**Given problem**:
Copy out each line below exactly as it appears.

**Supplied information**:
>>>

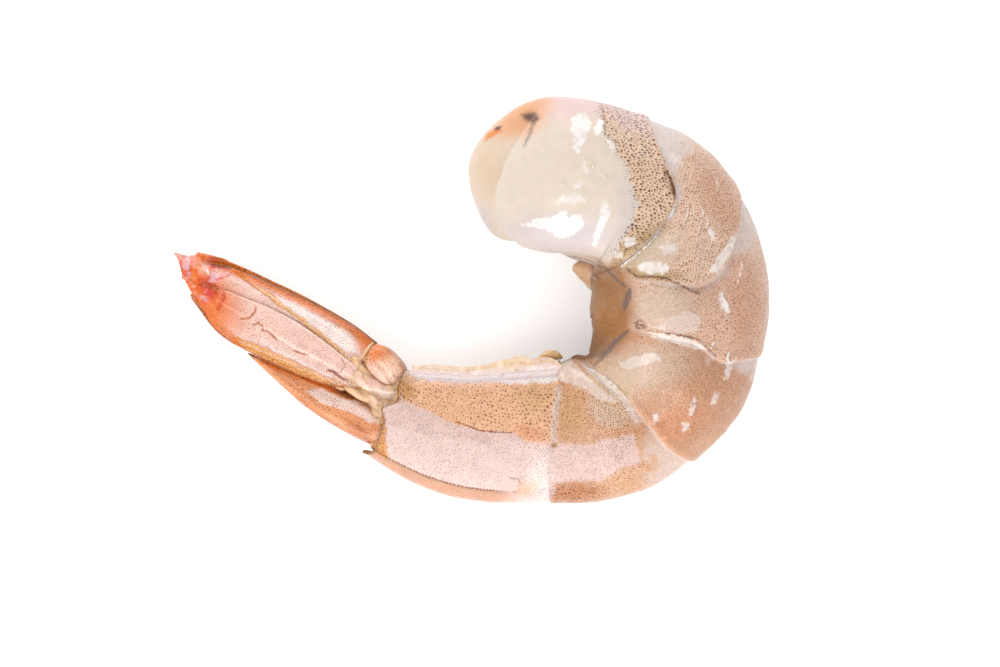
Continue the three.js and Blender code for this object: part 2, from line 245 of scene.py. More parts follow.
@dataclass(frozen=True)
class Wash:
    """A soft oval of one tone on a chart in millimetres."""

    tone: Tone
    middle: tuple[float, float]
    half: tuple[float, float]
    lean: float = 0.0
    strength: float = 1.0
    soft: float = 0.6

    def weight(self, chart: Array) -> Array:
        """How strongly the oval covers each place of the chart."""
        turn = math.radians(self.lean)
        away = chart - np.array(self.middle)
        along = (away[:, 0] * math.cos(turn) + away[:, 1] * math.sin(turn)) / self.half[0]
        across = (away[:, 1] * math.cos(turn) - away[:, 0] * math.sin(turn)) / self.half[1]
        return self.strength * (1 - smooth(np.hypot(along, across), 1 - self.soft, 1 + self.soft))


@dataclass(frozen=True)
class Trail:
    """A line of straight stretches on a chart in millimetres, which thins towards its ends if it tapers."""

    points: Points
    width: float = 0.2
    taper: float = 0.0  # how much further off the line seems at its ends, in millimetres

    def gap(self, chart: Array) -> Array:
        """How far each place of the chart is from the line's edge, and less than nothing on the line."""
        nearest = np.full(len(chart), np.inf)
        knots = np.array(self.points)
        stretches = len(knots) - 1
        for index, (start, end) in enumerate(zip(knots[:-1], knots[1:])):
            run = end - start
            share = np.clip(((chart - start) @ run) / (run @ run), 0, 1)
            away = chart - (start + share[:, None] * run)
            thin = self.taper * np.abs(2 * (index + share) / stretches - 1) ** 3
            nearest = np.minimum(nearest, np.hypot(away[:, 0], away[:, 1]) + thin)
        return nearest - self.width


@dataclass(frozen=True)
class Outline:
    """A closed outline on a chart in millimetres."""

    points: Points

    def depth(self, chart: Array) -> Array:
        """How far inside the outline each place of the chart is, and less than nothing outside."""
        ring = self.points + self.points[:1]
        away = Trail(ring, 0.0).gap(chart)
        inside = np.zeros(len(chart), bool)
        for (x1, y1), (x2, y2) in zip(ring[:-1], ring[1:]):
            crosses = (y1 > chart[:, 1]) != (y2 > chart[:, 1])
            rise = (y2 - y1) or 1e-9
            inside ^= crosses & (chart[:, 0] < (x2 - x1) * (chart[:, 1] - y1) / rise + x1)
        return np.where(inside, away, -away)


@dataclass(frozen=True)
class Stroke:
    """A soft-edged line of one tone on a chart in millimetres."""

    tone: Tone
    points: Points
    width: float = 0.15
    strength: float = 0.9
    soft: float = 0.1
    taper: float = 0.0

    def weight(self, chart: Array) -> Array:
        """How strongly the line covers each place of the chart."""
        gap = Trail(self.points, self.width, self.taper).gap(chart)
        return self.strength * (1 - smooth(gap, -self.soft, self.soft))


@dataclass(frozen=True)
class Patch:
    """A soft-edged area of one tone on a chart in millimetres."""

    tone: Tone
    points: Points
    strength: float = 0.9
    soft: float = 0.2

    def weight(self, chart: Array) -> Array:
        """How strongly the area covers each place of the chart."""
        return self.strength * smooth(Outline(self.points).depth(chart), -self.soft, self.soft)


Marks = tuple[Wash | Stroke | Patch, ...]


def painted(chart: Array, base: Array, washes: Marks, wander: float = 0.0) -> Array:
    """Lays washes, strokes and patches over a base colour, in order.

    Args:
        chart: where each vertex lies on the chart.
        base: the colour under the washes, for each vertex or for all.
        washes: what is laid over it.
        wander: how far their edges stray, in millimetres.

    Returns:
        A colour for each vertex.
    """
    colours = np.broadcast_to(base, (len(chart), 4)).copy()
    stray = [lumps(chart, 0.8, 81 + axis) + 0.6 * lumps(chart, 0.35, 83 + axis) for axis in (0, 1)]
    chart = chart + wander * np.column_stack(stray)
    for wash in washes:
        colours = mix(colours, albedo(wash.tone), wash.weight(chart)[:, None])
    return colours


def nearest_gap(trails: tuple[Trail, ...], chart: Array) -> Array:
    """How far each place of the chart is from the nearest of several trails."""
    return np.min([trail.gap(chart) for trail in trails], axis=0)


# ---- Meshes --------------------------------------------------------------------------------------


def only(obj: bpy.types.Object) -> None:
    """Leaves one object selected and active."""
    bpy.ops.object.select_all(action="DESELECT")
    obj.select_set(True)
    bpy.context.view_layer.objects.active = obj


def added(name: str, add: Callable[..., set[str]], **settings: float | str | tuple) -> bpy.types.Object:
    """Adds one of Blender's own shapes, lights or cameras and names it."""
    bpy.ops.object.select_all(action="DESELECT")
    add(**settings)
    obj = bpy.context.object
    obj.name = name
    return obj


def sphere_piece(name: str, around: int, rings: int) -> tuple[bpy.types.Object, Array, Array]:
    """Adds a unit sphere whose vertices are to be moved.

    Args:
        name: the piece's name.
        around: how many vertices a ring has.
        rings: how many steps there are from pole to pole.

    Returns:
        The object, and each vertex's ring and turn in radians.
    """
    obj = added(name, bpy.ops.mesh.primitive_uv_sphere_add, segments=around, ring_count=rings, radius=1)
    obj.data.name = name
    spots = vertex_spots(obj)
    ring = np.rint(np.arccos(np.clip(spots[:, 2], -1, 1)) * rings / math.pi)
    step = 2 * math.pi / around
    turn = (np.rint(np.arctan2(spots[:, 1], spots[:, 0]) / step) * step) % (2 * math.pi)
    return obj, ring, turn


def grid_piece(name: str, across: int, along: int) -> tuple[bpy.types.Object, Array, Array]:
    """Adds a flat grid whose vertices are to be moved.

    Args:
        name: the piece's name.
        across: how many cells there are across.
        along: how many cells there are along.

    Returns:
        The object, and each vertex's share across and along.
    """
    obj = added(name, bpy.ops.mesh.primitive_grid_add, x_subdivisions=across, y_subdivisions=along, size=1)
    obj.data.name = name
    spots = vertex_spots(obj)
    return obj, spots[:, 0] + 0.5, spots[:, 1] + 0.5


def vertex_spots(obj: bpy.types.Object) -> Array:
    """The vertices of an object as an array of rows."""
    spots = np.zeros(len(obj.data.vertices) * 3, np.float32)
    obj.data.vertices.foreach_get("co", spots)
    return spots.reshape(-1, 3).astype(float)


def place_vertices(obj: bpy.types.Object, spots: Array) -> None:
    """Moves an object's vertices to places in millimetres, none below the table, and shades it smooth."""
    spots = spots.copy()
    spots[:, 2] = np.maximum(spots[:, 2], 0)
    obj.data.vertices.foreach_set("co", (spots * MM).astype(np.float32).ravel())
    obj.data.update()
    only(obj)
    bpy.ops.object.mode_set(mode="EDIT")
    bpy.ops.mesh.select_all(action="SELECT")
    bpy.ops.mesh.normals_make_consistent(inside=False)
    bpy.ops.object.mode_set(mode="OBJECT")
    bpy.ops.object.shade_smooth()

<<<

**Solution to the exercise**:
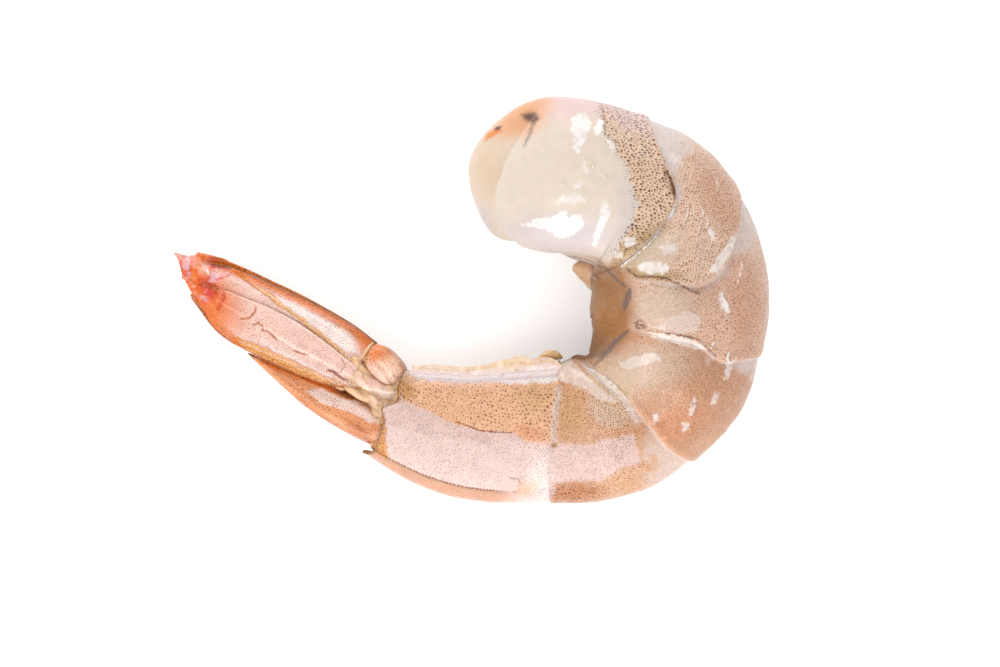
Continue the three.js and Blender code for this object: part 2, from line 245 of scene.py. More parts follow.
@dataclass(frozen=True)
class Wash:
    """A soft oval of one tone on a chart in millimetres."""

    tone: Tone
    middle: tuple[float, float]
    half: tuple[float, float]
    lean: float = 0.0
    strength: float = 1.0
    soft: float = 0.6

    def weight(self, chart: Array) -> Array:
        """How strongly the oval covers each place of the chart."""
        turn = math.radians(self.lean)
        away = chart - np.array(self.middle)
        along = (away[:, 0] * math.cos(turn) + away[:, 1] * math.sin(turn)) / self.half[0]
        across = (away[:, 1] * math.cos(turn) - away[:, 0] * math.sin(turn)) / self.half[1]
        return self.strength * (1 - smooth(np.hypot(along, across), 1 - self.soft, 1 + self.soft))


@dataclass(frozen=True)
class Trail:
    """A line of straight stretches on a chart in millimetres, which thins towards its ends if it tapers."""

    points: Points
    width: float = 0.2
    taper: float = 0.0  # how much further off the line seems at its ends, in millimetres

    def gap(self, chart: Array) -> Array:
        """How far each place of the chart is from the line's edge, and less than nothing on the line."""
        nearest = np.full(len(chart), np.inf)
        knots = np.array(self.points)
        stretches = len(knots) - 1
        for index, (start, end) in enumerate(zip(knots[:-1], knots[1:])):
            run = end - start
            share = np.clip(((chart - start) @ run) / (run @ run), 0, 1)
            away = chart - (start + share[:, None] * run)
            thin = self.taper * np.abs(2 * (index + share) / stretches - 1) ** 3
            nearest = np.minimum(nearest, np.hypot(away[:, 0], away[:, 1]) + thin)
        return nearest - self.width


@dataclass(frozen=True)
class Outline:
    """A closed outline on a chart in millimetres."""

    points: Points

    def depth(self, chart: Array) -> Array:
        """How far inside the outline each place of the chart is, and less than nothing outside."""
        ring = self.points + self.points[:1]
        away = Trail(ring, 0.0).gap(chart)
        inside = np.zeros(len(chart), bool)
        for (x1, y1), (x2, y2) in zip(ring[:-1], ring[1:]):
            crosses = (y1 > chart[:, 1]) != (y2 > chart[:, 1])
            rise = (y2 - y1) or 1e-9
            inside ^= crosses & (chart[:, 0] < (x2 - x1) * (chart[:, 1] - y1) / rise + x1)
        return np.where(inside, away, -away)


@dataclass(frozen=True)
class Stroke:
    """A soft-edged line of one tone on a chart in millimetres."""

    tone: Tone
    points: Points
    width: float = 0.15
    strength: float = 0.9
    soft: float = 0.1
    taper: float = 0.0

    def weight(self, chart: Array) -> Array:
        """How strongly the line covers each place of the chart."""
        gap = Trail(self.points, self.width, self.taper).gap(chart)
        return self.strength * (1 - smooth(gap, -self.soft, self.soft))


@dataclass(frozen=True)
class Patch:
    """A soft-edged area of one tone on a chart in millimetres."""

    tone: Tone
    points: Points
    strength: float = 0.9
    soft: float = 0.2

    def weight(self, chart: Array) -> Array:
        """How strongly the area covers each place of the chart."""
        return self.strength * smooth(Outline(self.points).depth(chart), -self.soft, self.soft)


Marks = tuple[Wash | Stroke | Patch, ...]


def painted(chart: Array, base: Array, washes: Marks, wander: float = 0.0) -> Array:
    """Lays washes, strokes and patches over a base colour, in order.

    Args:
        chart: where each vertex lies on the chart.
        base: the colour under the washes, for each vertex or for all.
        washes: what is laid over it.
        wander: how far their edges stray, in millimetres.

    Returns:
        A colour for each vertex.
    """
    colours = np.broadcast_to(base, (len(chart), 4)).copy()
    stray = [lumps(chart, 0.8, 81 + axis) + 0.6 * lumps(chart, 0.35, 83 + axis) for axis in (0, 1)]
    chart = chart + wander * np.column_stack(stray)
    for wash in washes:
        colours = mix(colours, albedo(wash.tone), wash.weight(chart)[:, None])
    return colours


def nearest_gap(trails: tuple[Trail, ...], chart: Array) -> Array:
    """How far each place of the chart is from the nearest of several trails."""
    return np.min([trail.gap(chart) for trail in trails], axis=0)


# ---- Meshes --------------------------------------------------------------------------------------


def only(obj: bpy.types.Object) -> None:
    """Leaves one object selected and active."""
    bpy.ops.object.select_all(action="DESELECT")
    obj.select_set(True)
    bpy.context.view_layer.objects.active = obj


def added(name: str, add: Callable[..., set[str]], **settings: float | str | tuple) -> bpy.types.Object:
    """Adds one of Blender's own shapes, lights or cameras and names it."""
    bpy.ops.object.select_all(action="DESELECT")
    add(**settings)
    obj = bpy.context.object
    obj.name = name
    return obj


def sphere_piece(name: str, around: int, rings: int) -> tuple[bpy.types.Object, Array, Array]:
    """Adds a unit sphere whose vertices are to be moved.

    Args:
        name: the piece's name.
        around: how many vertices a ring has.
        rings: how many steps there are from pole to pole.

    Returns:
        The object, and each vertex's ring and turn in radians.
    """
    obj = added(name, bpy.ops.mesh.primitive_uv_sphere_add, segments=around, ring_count=rings, radius=1)
    obj.data.name = name
    spots = vertex_spots(obj)
    ring = np.rint(np.arccos(np.clip(spots[:, 2], -1, 1)) * rings / math.pi)
    step = 2 * math.pi / around
    turn = (np.rint(np.arctan2(spots[:, 1], spots[:, 0]) / step) * step) % (2 * math.pi)
    return obj, ring, turn


def grid_piece(name: str, across: int, along: int) -> tuple[bpy.types.Object, Array, Array]:
    """Adds a flat grid whose vertices are to be moved.

    Args:
        name: the piece's name.
        across: how many cells there are across.
        along: how many cells there are along.

    Returns:
        The object, and each vertex's share across and along.
    """
    obj = added(name, bpy.ops.mesh.primitive_grid_add, x_subdivisions=across, y_subdivisions=along, size=1)
    obj.data.name = name
    spots = vertex_spots(obj)
    return obj, spots[:, 0] + 0.5, spots[:, 1] + 0.5


def vertex_spots(obj: bpy.types.Object) -> Array:
    """The vertices of an object as an array of rows."""
    spots = np.zeros(len(obj.data.vertices) * 3, np.float32)
    obj.data.vertices.foreach_get("co", spots)
    return spots.reshape(-1, 3).astype(float)


def place_vertices(obj: bpy.types.Object, spots: Array) -> None:
    """Moves an object's vertices to places in millimetres, none below the table, and shades it smooth."""
    spots = spots.copy()
    spots[:, 2] = np.maximum(spots[:, 2], 0)
    obj.data.vertices.foreach_set("co", (spots * MM).astype(np.float32).ravel())
    obj.data.update()
    only(obj)
    bpy.ops.object.mode_set(mode="EDIT")
    bpy.ops.mesh.select_all(action="SELECT")
    bpy.ops.mesh.normals_make_consistent(inside=False)
    bpy.ops.object.mode_set(mode="OBJECT")
    bpy.ops.object.shade_smooth()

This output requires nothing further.